• Challenge: Print each line exactly as it is given.

--- Start Data extract ---

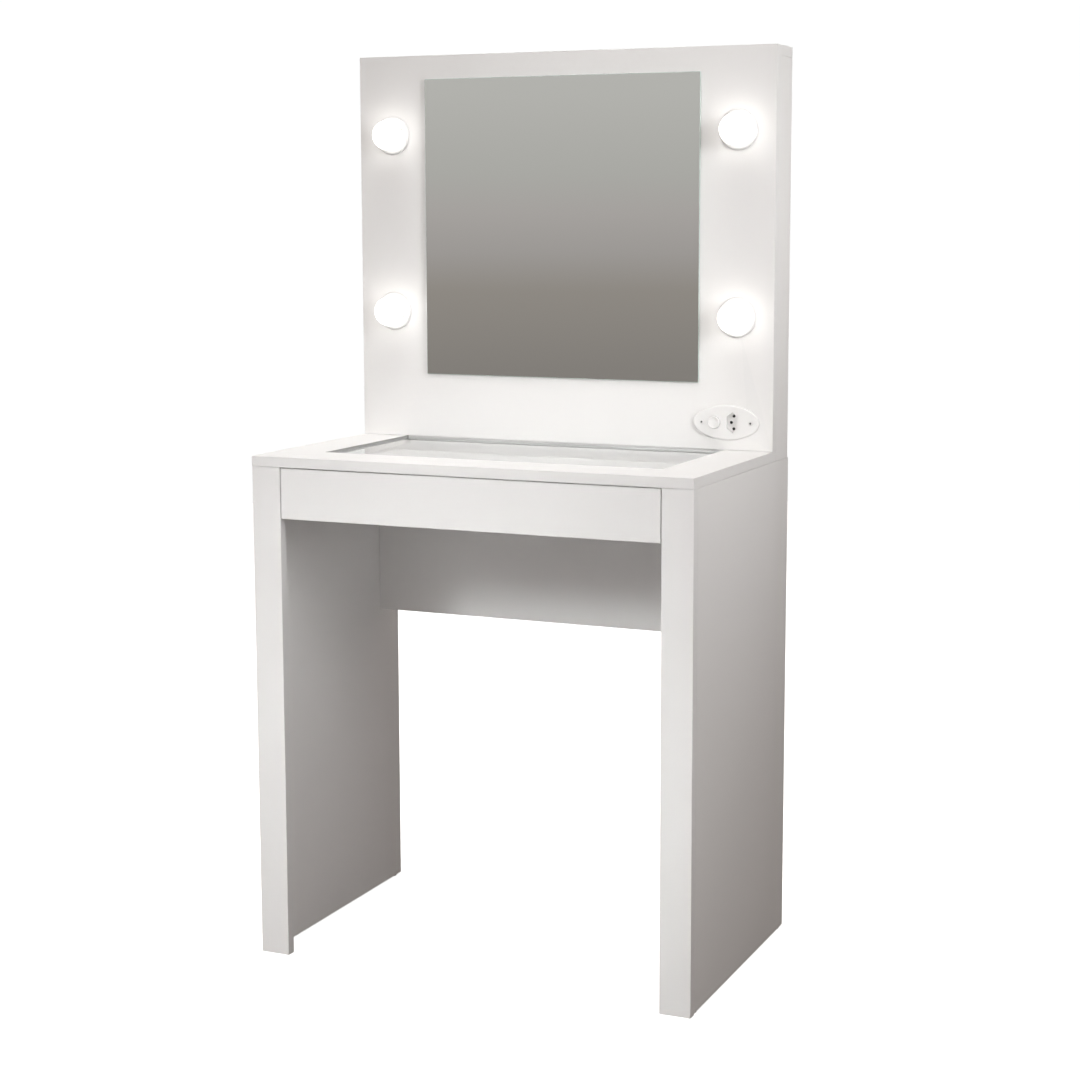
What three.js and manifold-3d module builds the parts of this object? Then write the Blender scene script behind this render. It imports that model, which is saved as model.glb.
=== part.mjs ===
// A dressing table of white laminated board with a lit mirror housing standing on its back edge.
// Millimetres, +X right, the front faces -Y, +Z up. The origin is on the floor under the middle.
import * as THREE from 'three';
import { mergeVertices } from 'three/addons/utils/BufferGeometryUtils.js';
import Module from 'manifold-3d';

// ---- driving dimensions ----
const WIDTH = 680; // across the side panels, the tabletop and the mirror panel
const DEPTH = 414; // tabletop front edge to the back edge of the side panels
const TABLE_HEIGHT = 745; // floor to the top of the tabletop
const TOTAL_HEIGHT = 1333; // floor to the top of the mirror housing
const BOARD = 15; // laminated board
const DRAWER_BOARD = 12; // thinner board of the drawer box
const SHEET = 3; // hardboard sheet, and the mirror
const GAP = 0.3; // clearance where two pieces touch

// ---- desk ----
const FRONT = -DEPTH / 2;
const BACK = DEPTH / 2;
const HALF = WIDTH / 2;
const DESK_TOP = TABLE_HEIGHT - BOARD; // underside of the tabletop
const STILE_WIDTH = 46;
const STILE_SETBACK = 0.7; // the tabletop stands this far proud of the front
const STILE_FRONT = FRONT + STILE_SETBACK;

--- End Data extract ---

• Finished exercise:
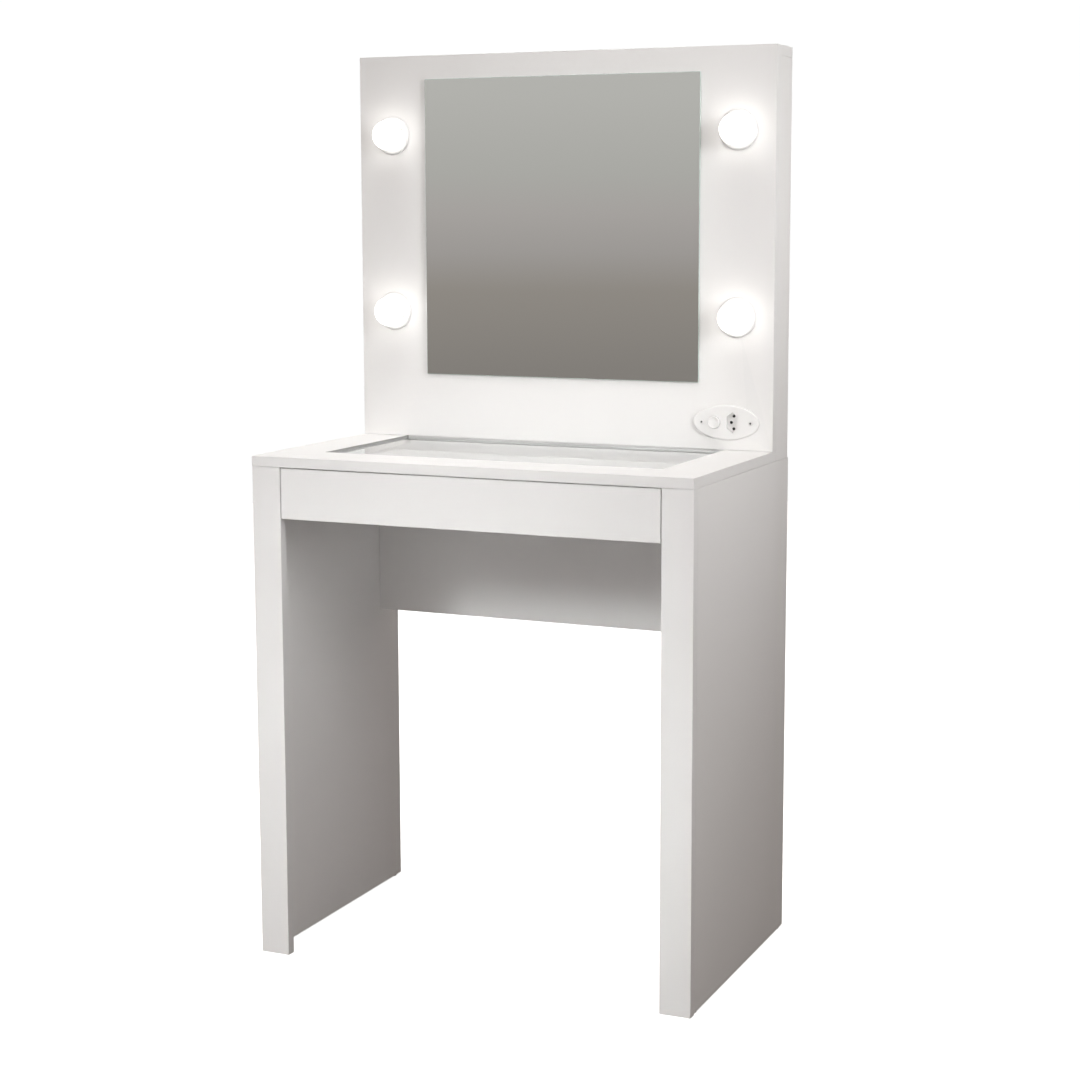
What three.js and manifold-3d module builds the parts of this object? Then write the Blender scene script behind this render. It imports that model, which is saved as model.glb.
=== part.mjs ===
// A dressing table of white laminated board with a lit mirror housing standing on its back edge.
// Millimetres, +X right, the front faces -Y, +Z up. The origin is on the floor under the middle.
import * as THREE from 'three';
import { mergeVertices } from 'three/addons/utils/BufferGeometryUtils.js';
import Module from 'manifold-3d';

// ---- driving dimensions ----
const WIDTH = 680; // across the side panels, the tabletop and the mirror panel
const DEPTH = 414; // tabletop front edge to the back edge of the side panels
const TABLE_HEIGHT = 745; // floor to the top of the tabletop
const TOTAL_HEIGHT = 1333; // floor to the top of the mirror housing
const BOARD = 15; // laminated board
const DRAWER_BOARD = 12; // thinner board of the drawer box
const SHEET = 3; // hardboard sheet, and the mirror
const GAP = 0.3; // clearance where two pieces touch

// ---- desk ----
const FRONT = -DEPTH / 2;
const BACK = DEPTH / 2;
const HALF = WIDTH / 2;
const DESK_TOP = TABLE_HEIGHT - BOARD; // underside of the tabletop
const STILE_WIDTH = 46;
const STILE_SETBACK = 0.7; // the tabletop stands this far proud of the front
const STILE_FRONT = FRONT + STILE_SETBACK;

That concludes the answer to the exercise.